И все-таки твердой уверенности в его поддержке нет. И не только уверенности нет, но и черт его знает - что он потом может выкинуть! Даже как подойти к нему, как намекнуть, закинуть слово, и то думать-гадать надо. Старику вспомнилось, как Криворотый, пьяный в дым, хвастался Евхиму: "Ты, Глушак, ке думай, что если я пью, то и разум пропиваю!
В жизни такого не было, чтоб я пропивал голову из-за этой паскуды! Не было! Я, Глушак, пью, пью, а сам все время кумекаю - что к чему! Все время! Не теряю разума! На моей работе разум терять нельзя! Мне не то что другому: выпил, ну и въшил себе, можешь хоть под забором валяться! Я человек выбранный, власть. Голову должен держать прямо и чувствовать все время, что к чему! - Криворотый потянул Евхима за рубашку, приблизил к нему красное лицо. - Я вот сижу с тобой тут, Глушак, пью, и ты мне товарищ, первый товарищ! А когда я на работе, ты мне - все равно что незнакомый! Я тебя - знать не знаю, ты мне такой самый, как всякий другой! Что ты, Глушак, что другой - мне все равно!
Ибо я - выбранный, власть, а власть советская ко всем ровная! Это не то, что при царе было: теперь - что богатый, что бедный, что брат, что сват - все одинаковые! И я ко всем одинаковый, ко всем - по закону!.."
И действительно, слышал от людей старый Глушак ни свату, ни брату никакого облегчения Криворотый не давал.
Это и беспокоило старика, сдерживало стремление добиваться поддержки от недоступного знакомого. Но выбора нет, идти больше не к кому. А тут надежда хоть и неопределенная, но жила, звала попробовать. Чувствовал душой, что самому нечего соваться к Криворотому. Если и можно чегонибудь добиться, то только с помощью Евхима, попросту, по-приятельски.
Потому и не ложился, ждал сына. Когда Евхим, проголодавшийся, набросился на хлеб, на холодный борщ, просипел:
- Ты приглашал Криворотого на свадьбу?
Евхим, жуя, процедил.
- Нет.
- Так, может, завтра сходил бы, сказал...
- Успею. Завтра или послезавтра - все равно!

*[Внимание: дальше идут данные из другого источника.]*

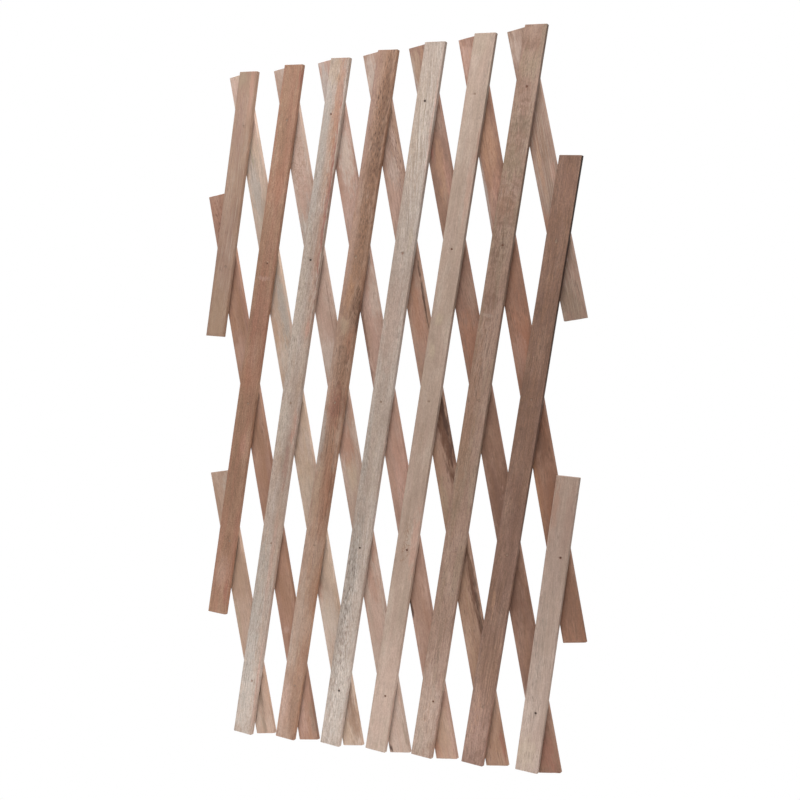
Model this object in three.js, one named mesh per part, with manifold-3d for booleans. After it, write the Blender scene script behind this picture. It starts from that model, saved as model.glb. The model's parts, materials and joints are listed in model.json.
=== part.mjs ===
// Expanding trellis: eighteen flat hardwood slats in two layers, hinged on thirty-seven small nails.
// Millimetres. +Z is up, +X is to the right and the front faces -Y. The origin is on the back of the
// middle back slat, halfway between two nails, where a screw through that slat holds the trellis up.

import * as THREE from "three";
import { mergeVertices } from "three/addons/utils/BufferGeometryUtils.js";
import Module from "manifold-3d";

const wasm = await Module();
wasm.setup();

// Driving dimensions
const pitch = 174; // between neighbouring nails along a slat
const leanDegrees = 10.25; // lean of each line of nails from upright, with the lattice nearly closed
const slatWidth = 26;
const slatThickness = 6;
const layerGap = 1.5; // play between the front and the back layer
const overhang = 67; // slat beyond its last nail at the top and bottom of the lattice
const longSideOverhang = 93; // at the side of the lattice, on a slat with four nails
const shortSideOverhang = 88; // at the side of the lattice, on a slat with two nails
const skewDegrees = 4.2; // how far off square both ends of every slat are sawn
const easedEdge = 0.5; // sanded-off corner along every edge
const holeRadius = 1;
const countersinkDepth = 0.9; // a 45 degree cone in the outer face of each slat
const shankRadius = 0.65;
const seatGap = 0.35; // between a nail's head or tail and its cone, measured across
const sunk = 0.4; // head and tail below the faces of the wood
const roundSides = 8;

// The lattice: slats are numbered from the left, and a front slat crosses a back slat
// wherever their numbers differ by two at most, save at the two bare corners.
const slatsPerLayer = 9;
const middle = 5;
const reach = 2;

// How each slat lies on its line of nails, because no hole is bored quite where it should be:
// degrees turned clockwise, millimetres moved right and millimetres slid up, seen from the front.
const frontOffLine = [
  [-0.3, -3.5, 0], [0.3, -2.5, 0], [0.4, -0.5, -0.5],
  [0.5, 0, 0], [0.3, 0, 0], [0.3, -0.5, 0.5],
  [0.3, -2.5, 0.5], [0.4, -1, 0], [-1, -3, 0.5],
];
const backOffLine = [
  [-1.1, -0.5, 0.5], [-0.2, 1.5, 0], [-0.2, 0.5, 0.5],
  [0, 2.5, -0.5], [0.2, 2, 0], [0.2, 2, 0],
  [0.1, 1, 0], [0.6, -1, 0], [-0.5, 1, 1],
];

// Timber tones, from grey and pale to red-brown, no two neighbours quite alike
const frontTones = [
  "#b39a88", "#a67f69", "#b3a498", "#a98570", "#b5a394", "#bba28f", "#a48876", "#94735f", "#bda894",
];
const backTones = [
  "#b3957f", "#a8805f", "#c2ad98", "#bb9d88", "#bd9a86", "#b89a84", "#a57f62", "#a67d5f", "#a98e78",
];
const nailColour = "#3b332d";

const lean = THREE.MathUtils.degToRad(leanDegrees);
const skew = THREE.MathUtils.degToRad(skewDegrees);
const layerOffset = (layerGap + slatThickness) / 2; // from the lattice's mid-plane to a layer's
const faceOffset = layerGap / 2 + slatThickness;
const countersinkRadius = holeRadius + countersinkDepth;
const headRadius = countersinkRadius - sunk - seatGap;

// Where front slat i and back slat j are nailed together, as x and z from the centre of the lattice
function crossing(i, j) {
  const x = pitch * Math.sin(lean) * (i + j - 2 * middle);
  const z = pitch * Math.cos(lean) * (j - i);
  return new THREE.Vector2(x, z);
}

function isNailed(i, j) {
  const bareCorner = i === j && (i === 1 || i === slatsPerLayer);
  return Math.abs(i - j) <= reach && !bareCorner;
}

// The slats of the other layer that slat number n is nailed to
function partners(n) {
  return Array.from({ length: slatsPerLayer }, (_, k) => k + 1).filter((other) => isNailed(n, other));
}

function toSolid(geometry) {
  geometry.deleteAttribute("normal");
  geometry.deleteAttribute("uv");
  const merged = mergeVertices(geometry, 1e-4);
  return new wasm.Manifold(
    new wasm.Mesh({
      numProp: 3,
      vertProperties: merged.attributes.position.array,
      triVerts: new Uint32Array(merged.index.array),
    }),
  );
}

function toGeometry(solid) {
  const mesh = solid.getMesh();
  const geometry = new THREE.BufferGeometry();
  geometry.setAttribute("position", new THREE.BufferAttribute(mesh.vertProperties, 3));
  geometry.setIndex(new THREE.BufferAttribute(mesh.triVerts, 1));
  geometry.computeVertexNormals();
  return geometry;
}

// The drill and countersink for one nail hole. It bores along Y, and its cone opens towards -Y.
function drill() {
  const past = 1;
  const outer = -slatThickness / 2;
  const profile = [
    new THREE.Vector2(0, outer - past),
    new THREE.Vector2(countersinkRadius + past, outer - past),
    new THREE.Vector2(holeRadius, outer + countersinkDepth),
    new THREE.Vector2(holeRadius, -outer + past),
    new THREE.Vector2(0, -outer + past),
  ];
  return new THREE.LatheGeometry(profile, roundSides);
}

// A slat's outline, seen from the front with its length upright. Both ends are sawn at the same
// slight skew, which slopes the other way on a back slat: the same piece turned over.
function slatOutline(bottom, top, isFront) {
  const half = slatWidth / 2 - easedEdge;
  const rise = (isFront ? 1 : -1) * half * Math.tan(skew);
  const low = bottom + easedEdge;
  const high = top - easedEdge;
  return new THREE.Shape([
    new THREE.Vector2(-half, low - rise),
    new THREE.Vector2(half, low + rise),
    new THREE.Vector2(half, high + rise),
    new THREE.Vector2(-half, high - rise),
  ]);
}

// The strip of wood in its own upright frame, bored at the given places across and along it
function slatGeometry(bottom, top, holes, isFront) {
  const strip = new THREE.ExtrudeGeometry(slatOutline(bottom, top, isFront), {
    depth: slatThickness - 2 * easedEdge,
    bevelEnabled: true,
    bevelSize: easedEdge,
    bevelThickness: easedEdge,
    bevelSegments: 1,
  });
  strip.translate(0, 0, easedEdge - slatThickness / 2);
  strip.rotateX(Math.PI / 2);
  const outward = isFront ? 0 : Math.PI;
  const bores = holes.map(({ x, y }) => toSolid(drill().rotateX(outward).translate(x, 0, y)));
  return toGeometry(toSolid(strip).subtract(wasm.Manifold.union(bores)));
}

// How much wood stands past the last nail of slat n: the end that lies inside the lattice's
// width at the side is longer than one at the top or bottom.
function sideOverhang(n) {
  const nails = partners(n).length;
  if (nails === 2) return shortSideOverhang;
  return nails === 4 ? longSideOverhang : overhang;
}

function makeSlat(n, isFront) {
  const numbers = partners(n);
  const nails = numbers.map((other) => (isFront ? crossing(n, other) : crossing(other, n)));
  nails.sort((a, b) => a.y - b.y);
  const lowest = nails[0];
  const highest = nails[nails.length - 1];
  const [offDegrees, offAcross, offAlong] = (isFront ? frontOffLine : backOffLine)[n - 1];
  const angle = (isFront ? lean : -lean) + THREE.MathUtils.degToRad(offDegrees);

  const centre = new THREE.Vector2().addVectors(lowest, highest).multiplyScalar(0.5);
  centre.x += offAcross;
  const across = new THREE.Vector2(Math.cos(angle), -Math.sin(angle));
  const along = new THREE.Vector2(Math.sin(angle), Math.cos(angle));
  const holes = nails.map((nail) => {
    const from = nail.clone().sub(centre);
    return new THREE.Vector2(from.dot(across), from.dot(along));
  });

  const isLeft = n < middle;
  const sideIsBelow = isFront === isLeft;
  const below = sideIsBelow ? sideOverhang(n) : overhang;
  const above = sideIsBelow ? overhang : sideOverhang(n);
  const bottom = holes[0].y - below + offAlong;
  const top = holes[holes.length - 1].y + above + offAlong;

  const tone = (isFront ? frontTones : backTones)[n - 1];
  const wood = new THREE.MeshStandardMaterial({ color: tone, roughness: 0.8, metalness: 0 });
  const slat = new THREE.Mesh(slatGeometry(bottom, top, holes, isFront), wood);
  slat.name = `${isFront ? "front" : "back"}_slat_${n}`;
  slat.rotation.y = angle;
  slat.position.set(centre.x, isFront ? -layerOffset : layerOffset, centre.y);
  return slat;
}

// A nail from head to peened tail, both cones seated in the countersinks with a little play
function nailGeometry() {
  const end = faceOffset - sunk;
  const cone = headRadius - shankRadius;
  const profile = [
    new THREE.Vector2(0, -end),
    new THREE.Vector2(headRadius, -end),
    new THREE.Vector2(shankRadius, -end + cone),
    new THREE.Vector2(shankRadius, end - cone),
    new THREE.Vector2(headRadius, end),
    new THREE.Vector2(0, end),
  ];
  return new THREE.LatheGeometry(profile, roundSides);
}

function makeNail(i, j) {
  const steel = new THREE.MeshStandardMaterial({ color: nailColour, roughness: 0.55, metalness: 0.9 });
  const nail = new THREE.Mesh(nailGeometry(), steel);
  const place = crossing(i, j);
  nail.name = `nail_f${i}_b${j}`;
  nail.rotation.y = lean;
  nail.position.set(place.x, 0, place.y);
  return nail;
}

const frontLayer = new THREE.Group();
const backLayer = new THREE.Group();
const nails = new THREE.Group();
for (let n = 1; n <= slatsPerLayer; n += 1) {
  frontLayer.add(makeSlat(n, true));
  backLayer.add(makeSlat(n, false));
  for (const other of partners(n)) nails.add(makeNail(n, other));
}

// The screw point, halfway between the middle nail and the next one up the middle back slat
const screwPoint = crossing(middle, middle).add(crossing(middle - 1, middle)).multiplyScalar(0.5);

const trellis = new THREE.Group();
trellis.add(backLayer, nails, frontLayer);
trellis.position.set(-screwPoint.x, -faceOffset, -screwPoint.y);

const part = new THREE.Group();
part.add(trellis);
export default part;
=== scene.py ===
# Looks of an expanding trellis: eighteen slats of mixed hardwood, hinged on thirty-seven small nails.
# Sizes are in millimetres and MM scales them. +Z is up, +X is right and the front faces -Y.

import math
import random

import bpy
from mathutils import Euler, Matrix, Vector, noise
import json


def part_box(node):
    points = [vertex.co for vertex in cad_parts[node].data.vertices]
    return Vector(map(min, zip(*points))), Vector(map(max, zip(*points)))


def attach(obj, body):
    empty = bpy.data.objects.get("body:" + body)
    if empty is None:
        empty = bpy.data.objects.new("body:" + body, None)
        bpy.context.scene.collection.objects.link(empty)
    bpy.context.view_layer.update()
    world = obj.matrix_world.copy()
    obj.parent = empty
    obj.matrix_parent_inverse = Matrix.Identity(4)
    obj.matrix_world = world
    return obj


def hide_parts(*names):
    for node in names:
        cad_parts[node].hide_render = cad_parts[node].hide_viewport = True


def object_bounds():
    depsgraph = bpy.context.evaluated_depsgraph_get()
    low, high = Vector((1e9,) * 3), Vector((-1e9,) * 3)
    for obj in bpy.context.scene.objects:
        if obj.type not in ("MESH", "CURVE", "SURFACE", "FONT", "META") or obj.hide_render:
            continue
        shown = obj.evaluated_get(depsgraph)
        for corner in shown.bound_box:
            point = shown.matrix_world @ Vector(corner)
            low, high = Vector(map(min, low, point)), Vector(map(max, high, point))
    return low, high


MM = 0.001
SLATS_PER_LAYER = 9

# Camera, measured from the lattice's middle nail: it stands to the right of the front and looks level.
# The distance, aside and above values place it along, across and over its own line of sight.
CAMERA_TURN_DEGREES = 27
CAMERA_ROLL_DEGREES = -0.8
CAMERA_DISTANCE = 1386
CAMERA_ASIDE = 19.2
CAMERA_ABOVE = 2.1
LENS = 53.37
SENSOR = 36

# Floor: far enough down for the lattice, which hangs on its wall screw, to open without touching it
FLOOR_GAP = 290
FLOOR_HALF_SIZE = 4000
FLOOR_GREY = 0.88
SHADOW_REACH = 600  # how far from the lattice the floor keeps a shadow
SHADOW_SHARE = 0.12

# Light: watts for the lamps, and metres for their sizes and for where they stand from the lattice's
# middle. The front and back lamps stand to the left, and a strip stands before each end of the lattice.
WORLD_LIGHT = 0.275
FILL_COLOUR = (1.02, 1.0, 0.98)
FRONT_LIGHT = 31
FRONT_PLACE = (-0.8, -2.9, 0.4)
BACK_LIGHT = 30
BACK_PLACE = (-0.8, 2.8, 0.6)
BROAD_SIZE = 2.4
RIGHT_LIGHT = 97
RIGHT_PLACE = (0.75, -0.15, 2.75)
RIGHT_SIZE = 1.2
UPPER_STRIP = 0.6
LOWER_STRIP = 0.41
STRIP_COLOUR = (0.92, 1.0, 1.08)
STRIP_WIDTH = 1.1
STRIP_THICKNESS = 0.1
STRIP_HEIGHT = 0.4
STRIP_AWAY = 0.2

# Slat cross-section
SLAT_HALF_WIDTH = 13
SLAT_HALF_THICKNESS = 3
EASED_RADIUS = 0.7
CORNER_STEPS = 3
WIDE_STEPS = 8
NARROW_STEPS = 2

# Along a slat: its rings of points, and the slight waves of its faces and edges and rough ends
RING_STEP = 4
END_CHAMFER = 0.35
END_RINGS = (END_CHAMFER, 1.2, 2.4)
FACE_WAVE = 0.1
FACE_WAVE_WIDTH = 9
FACE_WAVE_LENGTH = 45
EDGE_WAVE = 0.18
EDGE_WAVE_LENGTH = 70
EDGE_WAVE_FADE = 4  # how fast an edge's waves fade towards the middle
WAVE_SHIFT = 0.4  # keeps the waves mostly inside the plain shape
END_RAGGEDNESS = 0.25
END_RAGGED_SIZE = 1.7
SHARP_DEGREES = 35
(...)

- Лучше завтра. - Старик помолчал, прежде чем приступить к главному. Когда будешь говорить, то, может, забросил бы слово о земле.
Евхим не ответил, жевал по-прежнему, но старик чувствовал, что слов его не пропустил мимо, думает.
- Скажи ему, как. и что. про обмер и что, слышно, обрезать хотят. И выведай, не помог ли бы он...
- Черта лысого добьешься у него.
- Все равно попробовать надо. А то ведь от этой рябой заразы спасения никакого. Съест, если молчать будем!
- Всего не съест. Укусить, может, укусит, а там - подавится.
- Может, и съест! У этого зубы здоровые и пасть широкая.